*Given problem:*
Write out the whole listing, matching it exactly.

*Supplied data:*
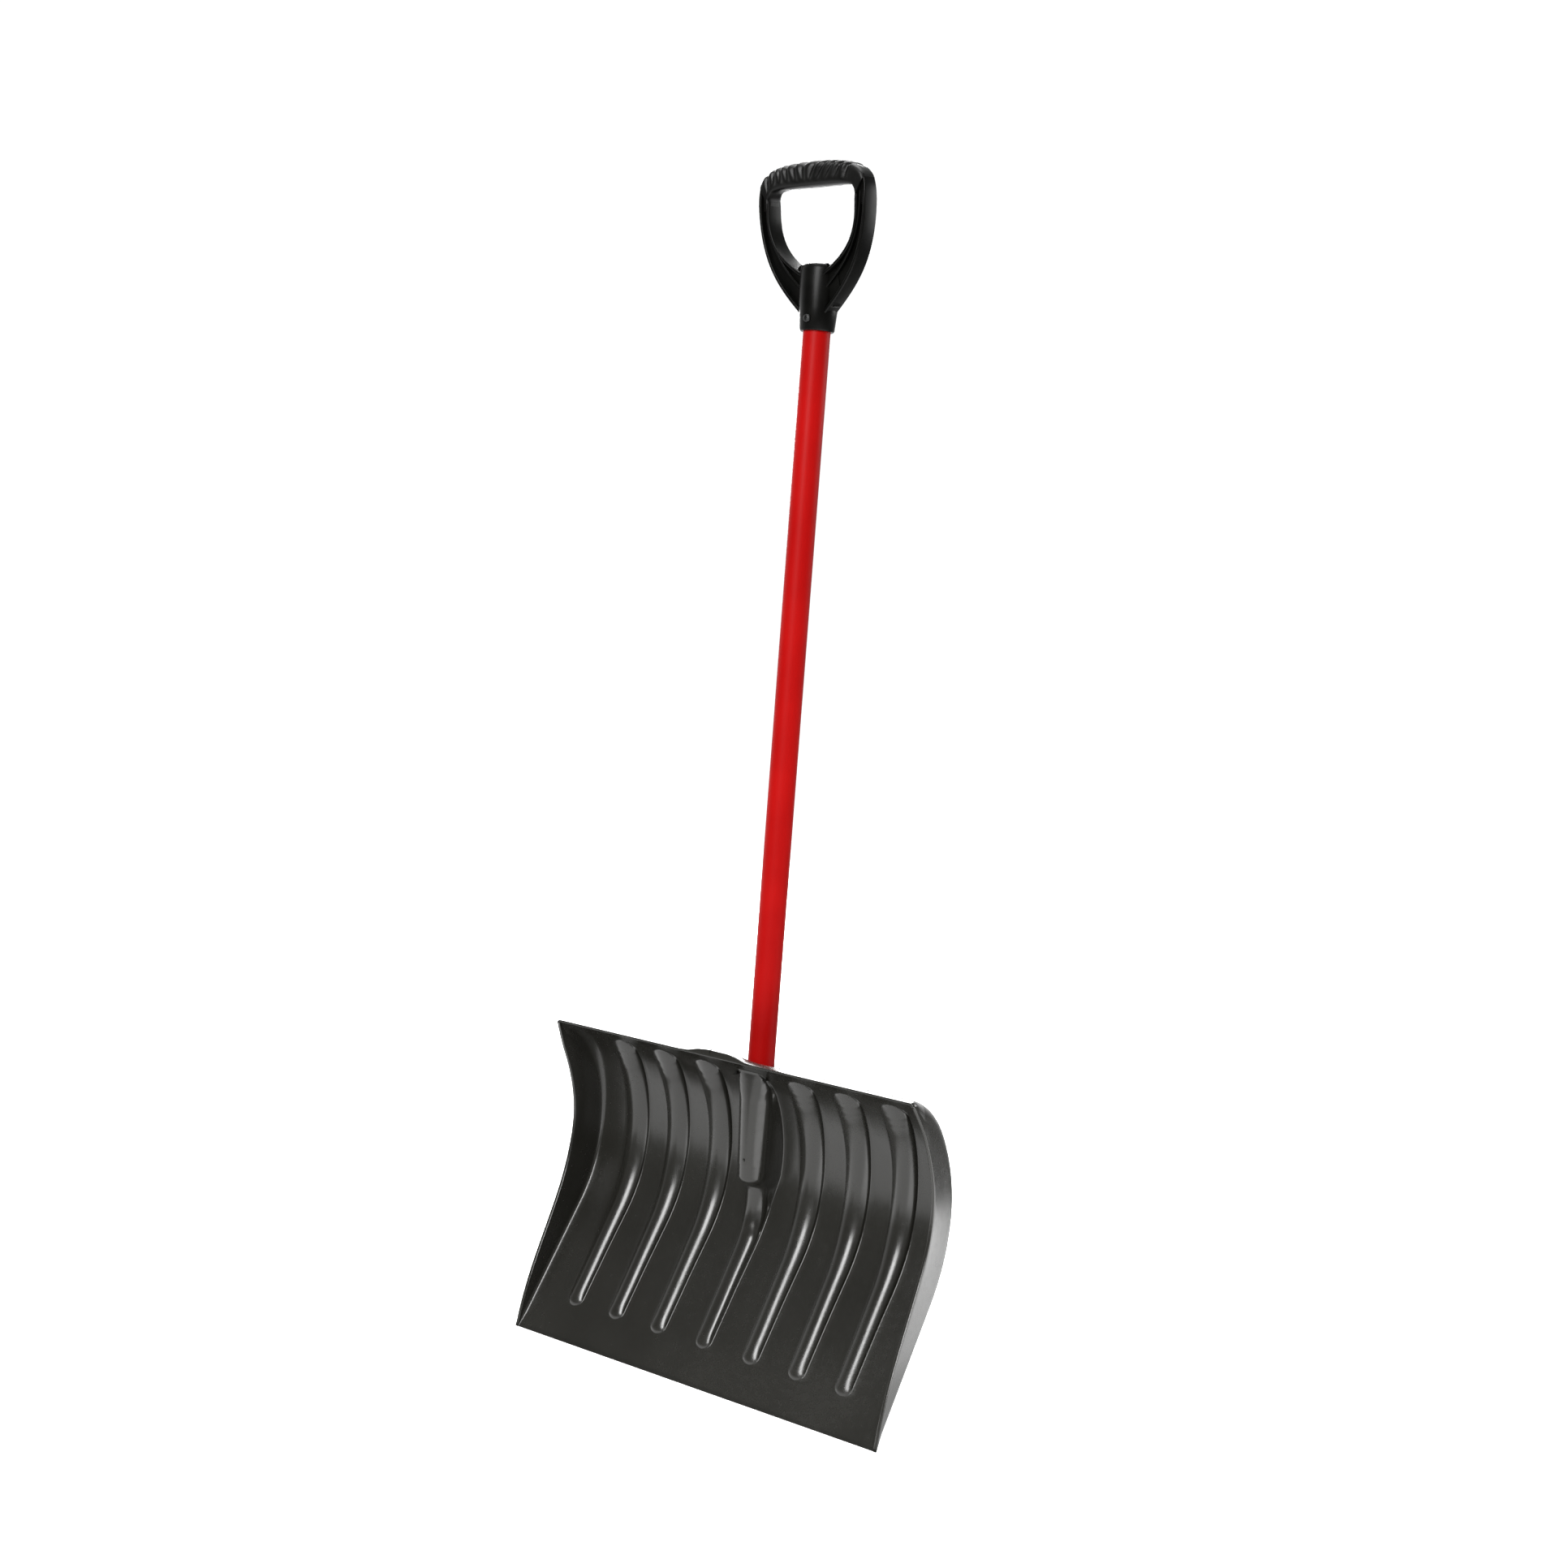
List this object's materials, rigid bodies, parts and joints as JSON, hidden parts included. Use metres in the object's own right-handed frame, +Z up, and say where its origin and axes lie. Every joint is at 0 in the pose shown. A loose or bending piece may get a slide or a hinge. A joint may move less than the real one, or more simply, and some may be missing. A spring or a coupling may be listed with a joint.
{
  "type": "snow shovel",
  "caption": "Snow shovel: curved ribbed plastic scoop blade with side wings, straight round shaft in a moulded socket, and a D-shaped hand grip with a ridged soft bar.",
  "frame": {"origin": "the middle of the whole part's box, on the plane of the scraping edge", "axes": "+Z up along the shaft, +X to the right seen from the front, -Y towards the hollow front of the blade"},
  "size_m": [0.457, 0.1238, 1.231],
  "materials": {
    "blade_plastic": "charcoal black moulded polyethylene, satin gloss",
    "red_plastic": "bright red plastic sleeve, smooth satin gloss",
    "steel": "bare drawn steel tube",
    "wood": "bare turned dowel",
    "grip_plastic": "black moulded polypropylene, glossy",
    "grip_soft": "black soft-touch cover, matte",
    "screw_steel": "zinc-plated screw"
  },
  "bodies": {
    "root": {"blade": "blade_plastic", "steel_tube": "steel", "red_sleeve": "red_plastic", "lower_plug": "wood", "upper_plug": "wood", "grip_yoke": "grip_plastic", "grip_cover": "grip_soft", "grip_screw": "screw_steel", "socket_screws": "screw_steel"}
  },
  "joints": []
}
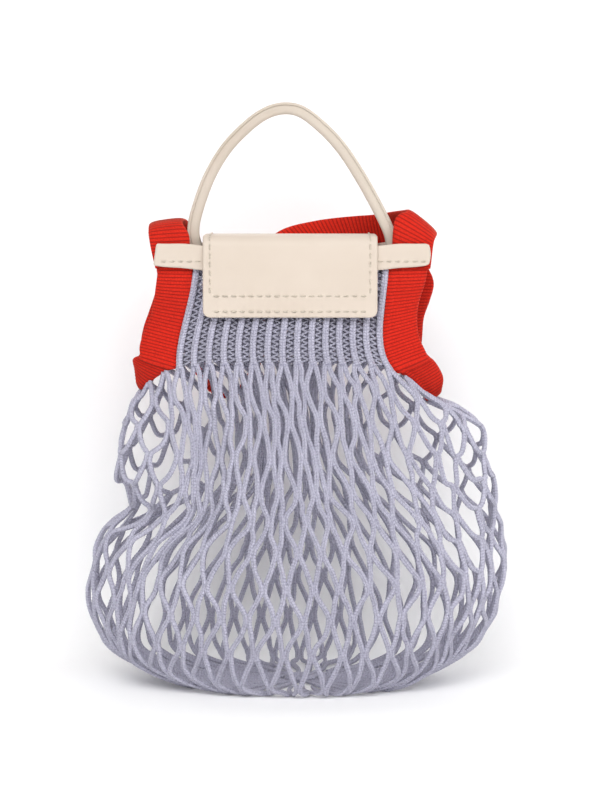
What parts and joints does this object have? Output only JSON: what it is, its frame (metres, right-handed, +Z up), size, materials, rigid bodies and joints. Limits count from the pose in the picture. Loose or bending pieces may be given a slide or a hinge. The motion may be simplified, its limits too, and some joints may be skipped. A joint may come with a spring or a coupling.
{
  "type": "knitted mesh handbag",
  "caption": "Small knitted cotton mesh handbag in lilac, with red knitted bands and shoulder strap, a cream leather flap and a cream leather handle, standing upright.",
  "frame": {"origin": "centre of the bag's box, on the surface it stands on", "axes": "+Z up towards the handle, the front with the flap faces -Y, +X to the right as the front is seen"},
  "size_m": [0.2084, 0.1146, 0.2878],
  "materials": {
    "cotton_cord": "matte heathered chain-knit cotton",
    "red_band": "matte finely ribbed knit",
    "cream_leather": "smooth satin leather",
    "handle_leather": "smooth satin leather with sealed edges"
  },
  "bodies": {
    "root": {"net": "cotton_cord", "band_left": "red_band", "band_right": "red_band", "shoulder_strap": "red_band", "mouth_strip_front": "cream_leather", "mouth_strip_back": "cream_leather", "flap": "cream_leather", "handle": "handle_leather"}
  },
  "joints": []
}
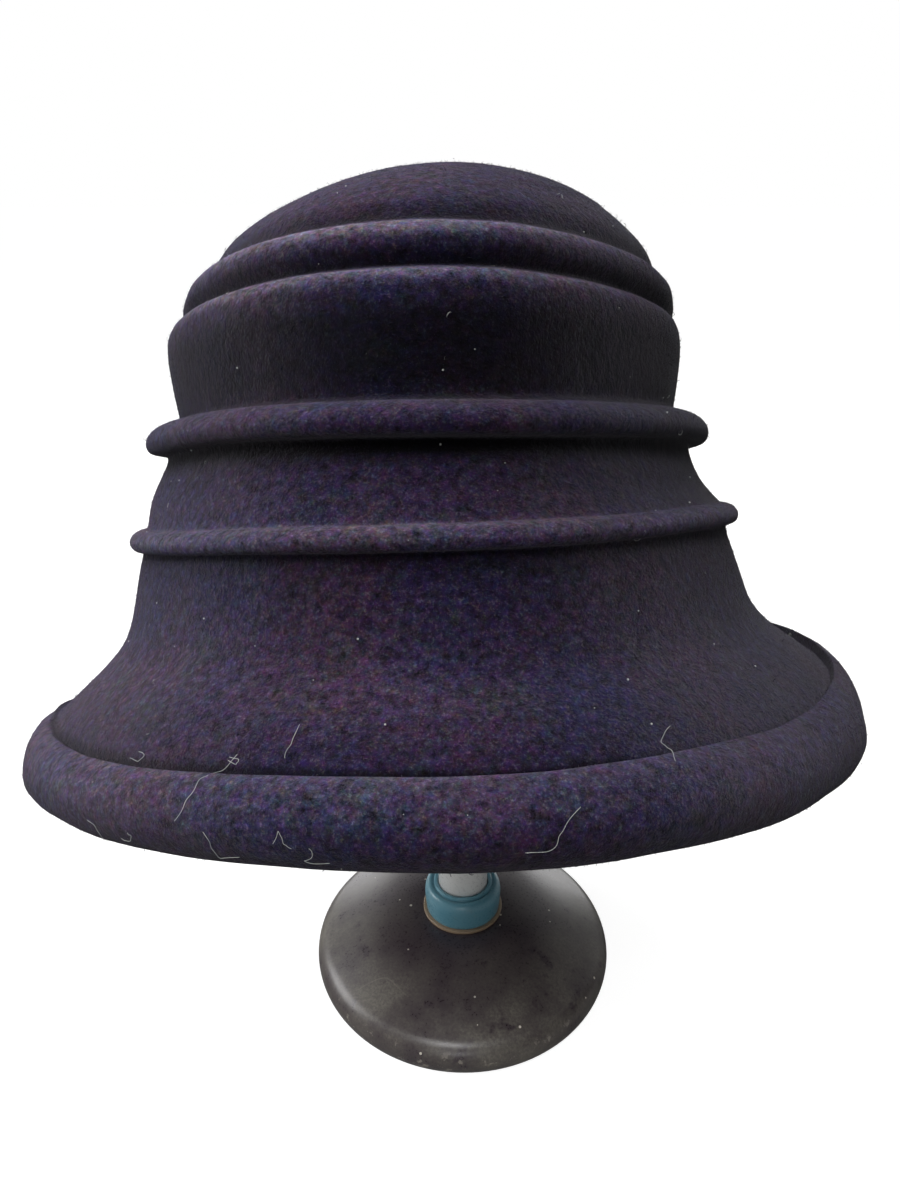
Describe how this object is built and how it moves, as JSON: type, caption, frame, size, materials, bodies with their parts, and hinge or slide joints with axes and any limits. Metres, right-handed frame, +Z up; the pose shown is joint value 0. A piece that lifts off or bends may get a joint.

*Problem solution:*
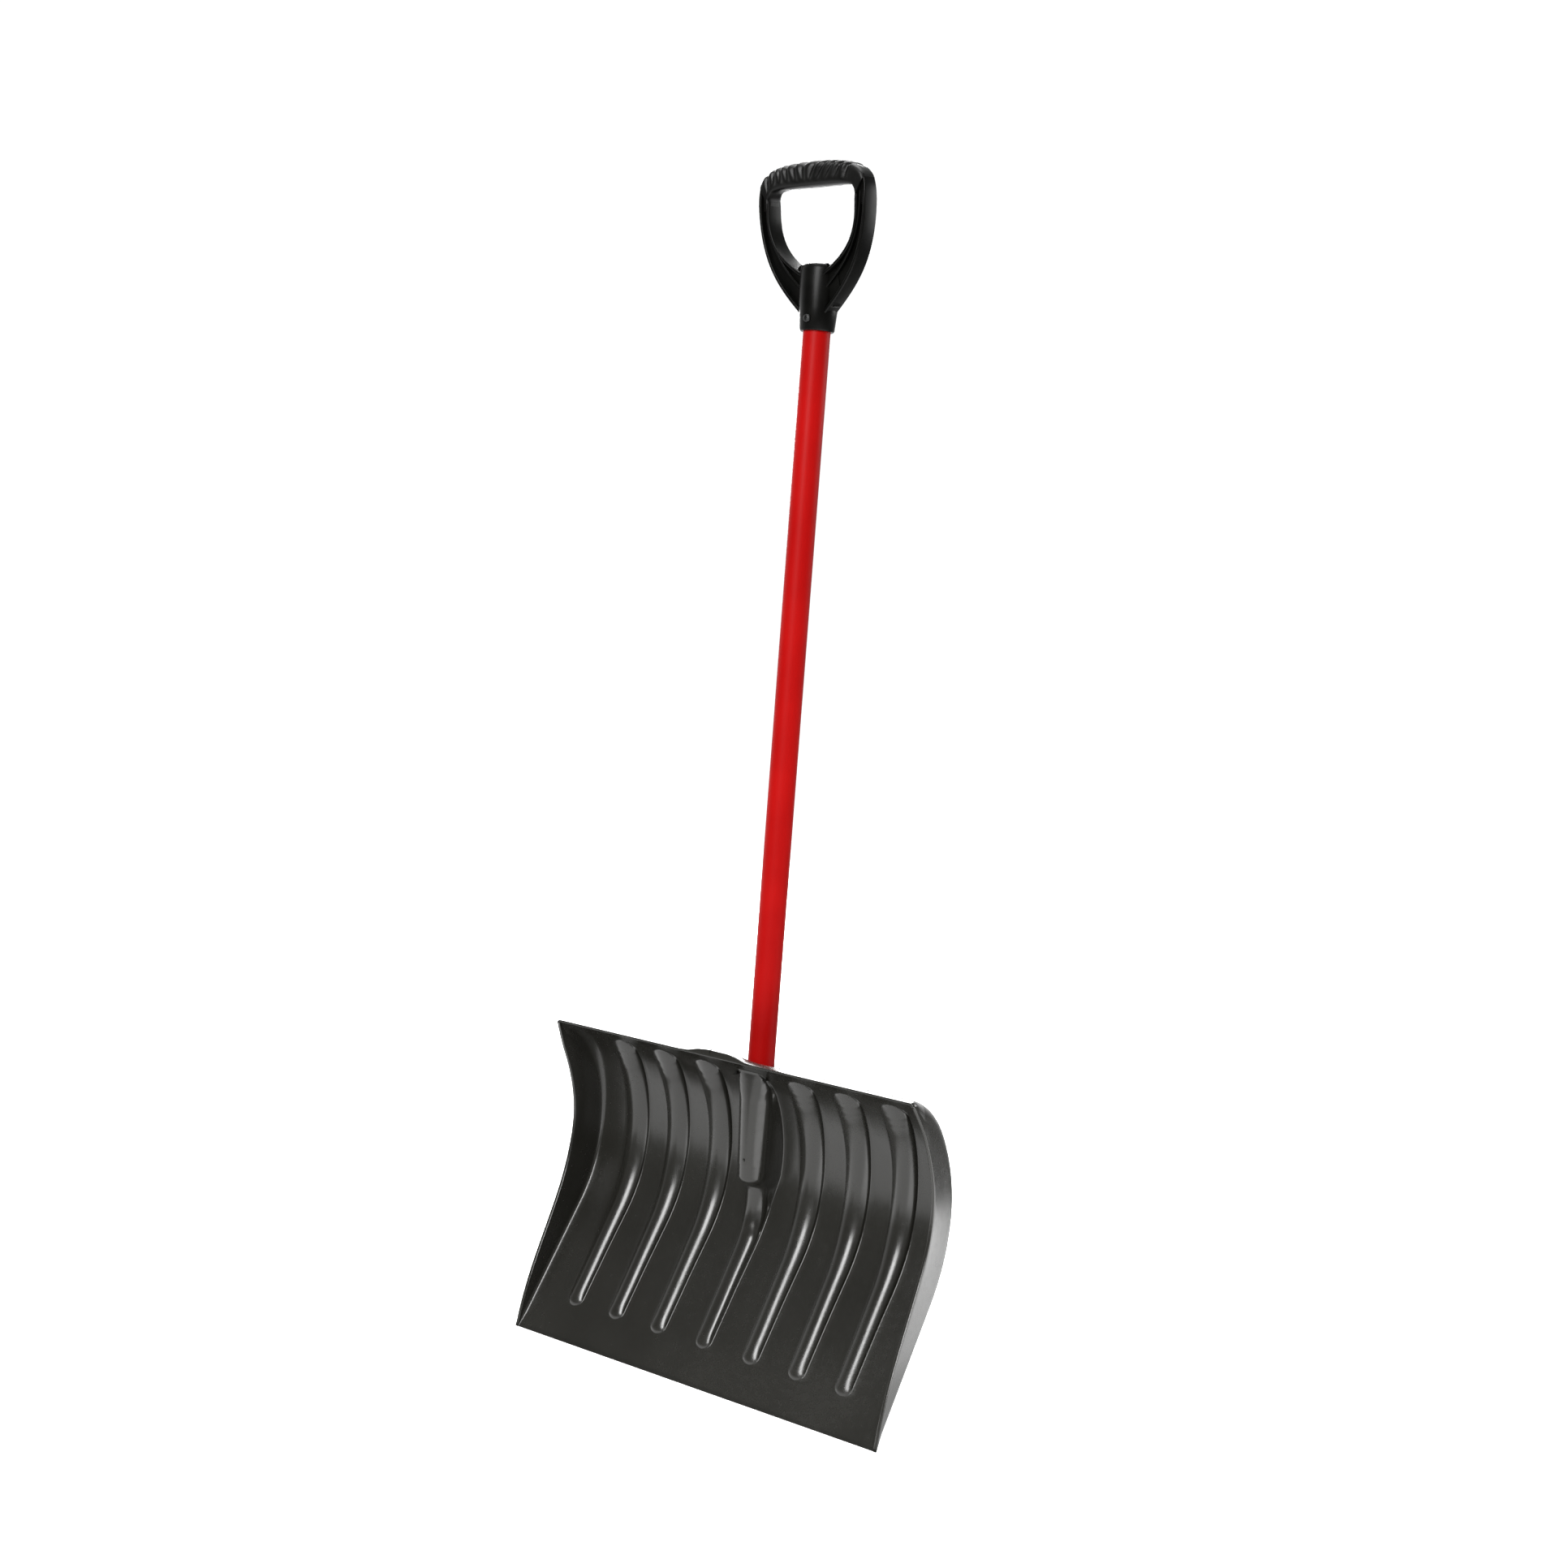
List this object's materials, rigid bodies, parts and joints as JSON, hidden parts included. Use metres in the object's own right-handed frame, +Z up, and say where its origin and axes lie. Every joint is at 0 in the pose shown. A loose or bending piece may get a slide or a hinge. A joint may move less than the real one, or more simply, and some may be missing. A spring or a coupling may be listed with a joint.
{
  "type": "snow shovel",
  "caption": "Snow shovel: curved ribbed plastic scoop blade with side wings, straight round shaft in a moulded socket, and a D-shaped hand grip with a ridged soft bar.",
  "frame": {"origin": "the middle of the whole part's box, on the plane of the scraping edge", "axes": "+Z up along the shaft, +X to the right seen from the front, -Y towards the hollow front of the blade"},
  "size_m": [0.457, 0.1238, 1.231],
  "materials": {
    "blade_plastic": "charcoal black moulded polyethylene, satin gloss",
    "red_plastic": "bright red plastic sleeve, smooth satin gloss",
    "steel": "bare drawn steel tube",
    "wood": "bare turned dowel",
    "grip_plastic": "black moulded polypropylene, glossy",
    "grip_soft": "black soft-touch cover, matte",
    "screw_steel": "zinc-plated screw"
  },
  "bodies": {
    "root": {"blade": "blade_plastic", "steel_tube": "steel", "red_sleeve": "red_plastic", "lower_plug": "wood", "upper_plug": "wood", "grip_yoke": "grip_plastic", "grip_cover": "grip_soft", "grip_screw": "screw_steel", "socket_screws": "screw_steel"}
  },
  "joints": []
}
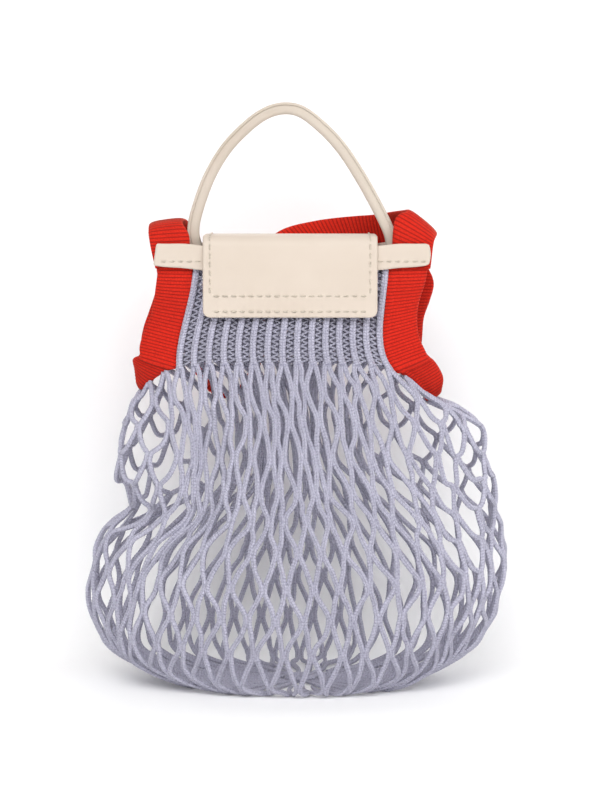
What parts and joints does this object have? Output only JSON: what it is, its frame (metres, right-handed, +Z up), size, materials, rigid bodies and joints. Limits count from the pose in the picture. Loose or bending pieces may be given a slide or a hinge. The motion may be simplified, its limits too, and some joints may be skipped. A joint may come with a spring or a coupling.
{
  "type": "knitted mesh handbag",
  "caption": "Small knitted cotton mesh handbag in lilac, with red knitted bands and shoulder strap, a cream leather flap and a cream leather handle, standing upright.",
  "frame": {"origin": "centre of the bag's box, on the surface it stands on", "axes": "+Z up towards the handle, the front with the flap faces -Y, +X to the right as the front is seen"},
  "size_m": [0.2084, 0.1146, 0.2878],
  "materials": {
    "cotton_cord": "matte heathered chain-knit cotton",
    "red_band": "matte finely ribbed knit",
    "cream_leather": "smooth satin leather",
    "handle_leather": "smooth satin leather with sealed edges"
  },
  "bodies": {
    "root": {"net": "cotton_cord", "band_left": "red_band", "band_right": "red_band", "shoulder_strap": "red_band", "mouth_strip_front": "cream_leather", "mouth_strip_back": "cream_leather", "flap": "cream_leather", "handle": "handle_leather"}
  },
  "joints": []
}
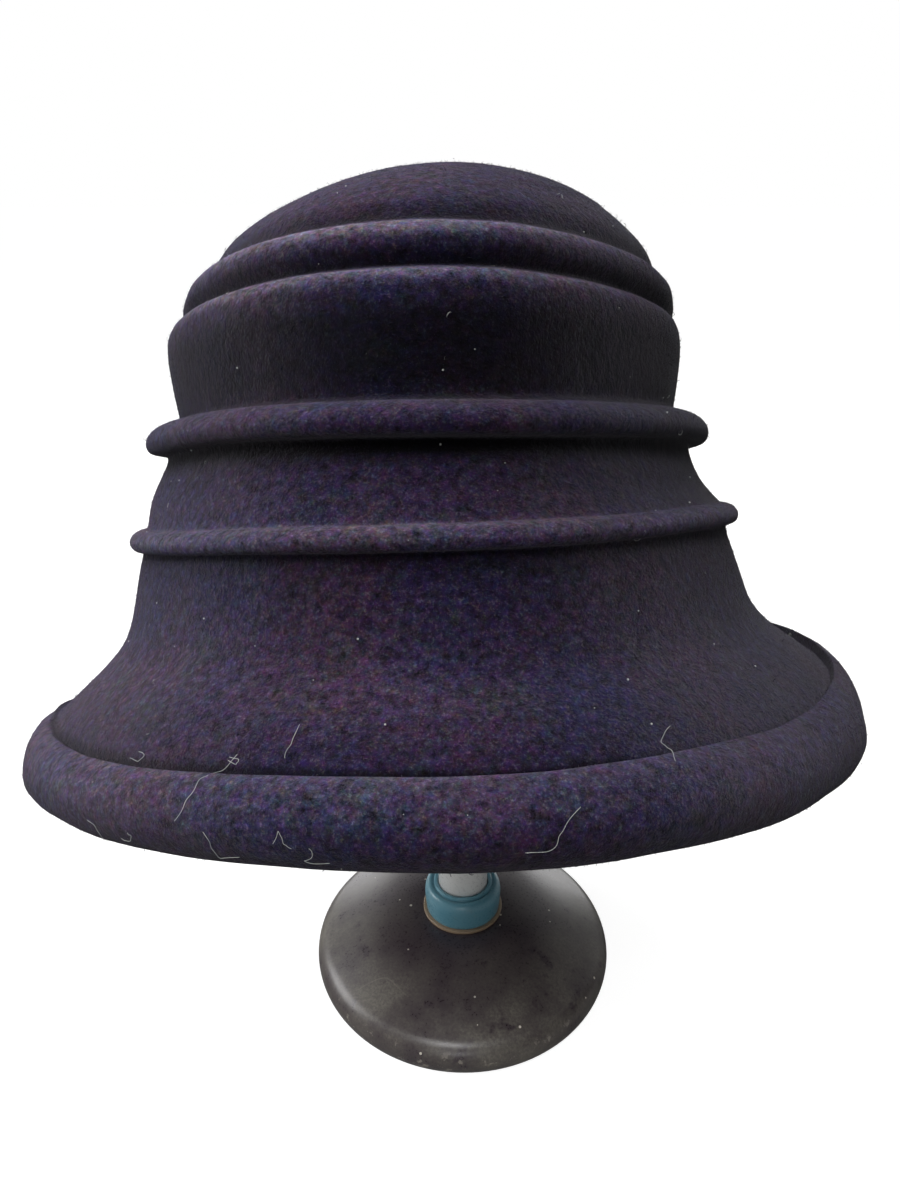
Describe how this object is built and how it moves, as JSON: type, caption, frame, size, materials, bodies with their parts, and hinge or slide joints with axes and any limits. Metres, right-handed frame, +Z up; the pose shown is joint value 0. A piece that lifts off or bends may get a joint.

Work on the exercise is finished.